BREAKING NEWS

'Pentagon's computer network was breached by foreign power'

WASHINGTON — A foreign spy agency pulled off the most serious breach of Pentagon computer networks ever by inserting a flash drive into a U.S. military laptop, a top defense official said Wednesday.
The previously classified incident, which took place in 2008 in the Middle East, was disclosed in a magazine article by Deputy Defense Secretary William J. Lynn and released by the Pentagon Wednesday.
He said a "malicious code" on the flash drive spread undetected on both classified and unclassified Pentagon systems, "establishing what amounted to a digital beachhead, from which data could be transferred to servers under foreign control."

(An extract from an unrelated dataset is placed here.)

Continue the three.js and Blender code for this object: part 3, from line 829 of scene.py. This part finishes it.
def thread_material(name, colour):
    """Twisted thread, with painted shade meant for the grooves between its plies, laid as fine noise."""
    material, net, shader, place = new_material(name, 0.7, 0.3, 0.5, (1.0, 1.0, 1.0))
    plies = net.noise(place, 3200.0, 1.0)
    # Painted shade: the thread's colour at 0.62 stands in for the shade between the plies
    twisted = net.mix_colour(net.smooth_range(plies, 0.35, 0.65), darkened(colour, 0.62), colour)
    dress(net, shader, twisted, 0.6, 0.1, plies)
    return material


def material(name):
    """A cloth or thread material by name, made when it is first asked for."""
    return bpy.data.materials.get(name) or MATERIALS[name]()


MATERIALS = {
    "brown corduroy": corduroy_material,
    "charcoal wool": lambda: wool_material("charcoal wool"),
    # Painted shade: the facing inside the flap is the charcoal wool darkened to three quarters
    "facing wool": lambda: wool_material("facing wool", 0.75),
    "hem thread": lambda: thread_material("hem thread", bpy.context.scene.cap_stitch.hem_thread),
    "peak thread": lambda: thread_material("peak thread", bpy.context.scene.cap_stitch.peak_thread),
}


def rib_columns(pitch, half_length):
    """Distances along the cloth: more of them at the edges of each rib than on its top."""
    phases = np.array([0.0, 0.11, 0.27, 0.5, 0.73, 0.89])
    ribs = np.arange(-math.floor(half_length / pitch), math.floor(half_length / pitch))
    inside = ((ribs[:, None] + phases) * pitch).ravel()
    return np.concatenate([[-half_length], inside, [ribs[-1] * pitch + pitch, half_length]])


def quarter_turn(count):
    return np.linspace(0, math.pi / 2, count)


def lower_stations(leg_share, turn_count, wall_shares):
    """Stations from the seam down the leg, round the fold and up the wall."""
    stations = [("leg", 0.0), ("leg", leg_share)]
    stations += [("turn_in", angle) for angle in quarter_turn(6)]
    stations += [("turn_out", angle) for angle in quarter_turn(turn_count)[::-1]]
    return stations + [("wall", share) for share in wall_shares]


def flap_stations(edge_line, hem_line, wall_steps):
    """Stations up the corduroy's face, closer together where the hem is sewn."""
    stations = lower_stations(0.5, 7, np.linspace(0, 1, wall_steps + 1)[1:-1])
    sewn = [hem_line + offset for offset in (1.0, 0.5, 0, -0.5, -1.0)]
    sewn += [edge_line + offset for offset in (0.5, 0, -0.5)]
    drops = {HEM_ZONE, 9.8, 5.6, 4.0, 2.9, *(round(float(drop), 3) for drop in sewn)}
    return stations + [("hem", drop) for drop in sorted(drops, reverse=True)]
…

"It was a network administrator's worst fear: a rogue program operating silently, poised to deliver operational plans into the hands of an unknown adversary," Lynn wrote in an article for Foreign Affairs. "This ... was the most significant breach of U.S. military computers ever and it served as an important wake-up call."

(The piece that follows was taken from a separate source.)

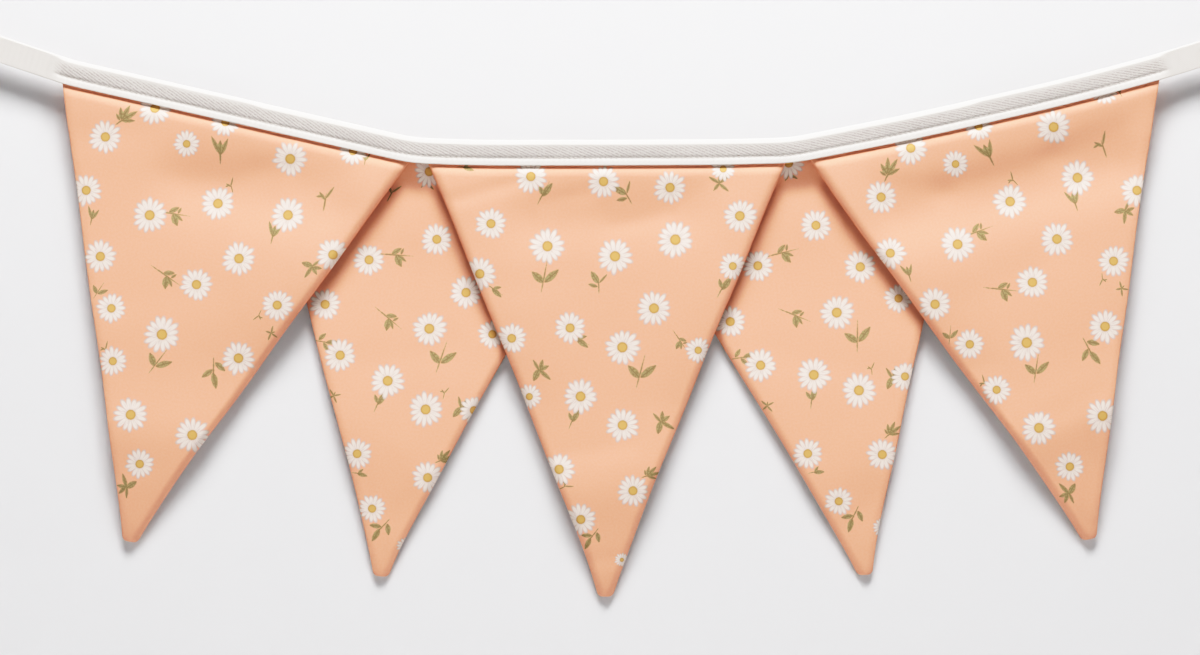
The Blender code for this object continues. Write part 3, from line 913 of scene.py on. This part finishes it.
# Each drawing is leaves and stems from a base point, in mm; angle is anticlockwise from the right
Leaf = namedtuple("Leaf", "base_x base_y angle_deg length_mm half_width_mm")
SPRIG_SHAPES = {
    "pair": (
        Leaf(-1.6, -7.6, 79, 16.0, 0.45), Leaf(-0.4, -2.8, 136, 7.6, 1.75), Leaf(0.0, -2.6, 42, 9.0, 1.7),
    ),
    "fork": (
        Leaf(0.2, -7.0, 92, 8.5, 0.45), Leaf(0.0, -1.4, 122, 7.8, 1.8),
        Leaf(0.3, -1.2, 48, 6.4, 0.75), Leaf(-0.6, -3.2, 164, 5.4, 1.1),
    ),
    "fan": (
        Leaf(0.0, -6.4, 88, 6.5, 0.5), Leaf(0.0, -2.4, 146, 6.4, 1.15), Leaf(0.0, -2.0, 114, 8.2, 1.3),
        Leaf(0.1, -2.0, 82, 8.8, 1.25), Leaf(0.2, -2.4, 52, 6.6, 1.05), Leaf(-0.4, -3.0, 172, 3.8, 0.8),
    ),
    "cross": (
        Leaf(0.0, 0.0, 148, 6.4, 0.95), Leaf(0.0, 0.0, 36, 6.2, 0.9), Leaf(0.2, 0.2, 232, 5.2, 0.95),
        Leaf(-0.2, 0.0, 320, 6.8, 0.95), Leaf(0.0, -0.4, 92, 4.0, 0.7),
    ),
    "clump": (
        Leaf(0.0, -0.4, 120, 6.8, 0.9), Leaf(0.3, -0.2, 76, 6.0, 1.2), Leaf(-0.3, 0.5, 246, 7.0, 1.7),
        Leaf(-0.4, 0.4, 318, 8.4, 1.2), Leaf(0.0, 0.0, 24, 5.4, 1.2),
    ),
    "branch": (
        Leaf(-9.5, -0.9, 4, 18.0, 0.45), Leaf(-2.2, 0.0, 38, 5.6, 1.3), Leaf(-0.2, -0.4, 304, 6.4, 1.7),
        Leaf(0.6, -0.2, 332, 5.4, 1.0), Leaf(2.2, 0.3, 74, 3.4, 0.8),
    ),
    "leafy": (
        Leaf(-7.0, -2.0, 12, 14.0, 0.45), Leaf(-4.4, -0.6, 62, 6.4, 1.5), Leaf(0.6, -0.6, 24, 8.2, 1.6),
        Leaf(-0.8, -1.0, 318, 6.8, 1.4),
    ),
    "spear": (
        Leaf(-0.6, -7.4, 86, 13.5, 0.45), Leaf(-0.1, -2.6, 76, 8.8, 1.75), Leaf(-0.4, -1.8, 128, 5.4, 1.15),
    ),
    "spray": (
        Leaf(0.4, -7.4, 97, 8.0, 0.5), Leaf(-0.2, -2.4, 122, 10.0, 1.15), Leaf(-0.1, -3.0, 96, 7.6, 1.5),
        Leaf(0.1, -2.6, 72, 8.8, 1.15),
    ),
    "twig": (
        Leaf(0.4, -6.6, 97, 9.5, 0.5), Leaf(-0.5, -0.4, 70, 7.6, 0.7), Leaf(-0.4, -0.8, 142, 5.0, 0.9),
        Leaf(-1.6, 0.8, 200, 4.0, 0.7),
    ),
}
SHAPE_SPAN = 40.0               # room between two drawings side by side in the sprig map
SPRIG_REACH = 15.0
DAISY_SPAN = 4.0                # room between two daisies side by side in the daisy map
DAISY_REACH = 1.6
DAISY_SORTS = 9
DAISY_TURN = 40                 # each daisy of a cut is turned this much further, in degrees
BLANK = (-60.0, 60.0)           # a place in both maps where nothing is drawn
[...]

The Pentagon operation to counter the attack, known as Operation Buckshot Yankee, marked a turning point in U.S. cyber-defense strategy, Lynn said.
In November 2008, the Defense Department banned the use of the small high-tech storage devices that are used to move data from one computer to another. The ban was partially lifted early this year with the approval of limited use of the devices.
Lynn did not disclose what, if any, military secrets may have been stolen in the 2008 penetration of the system, what nation orchestrated the attack, nor whether there were any other repercussions.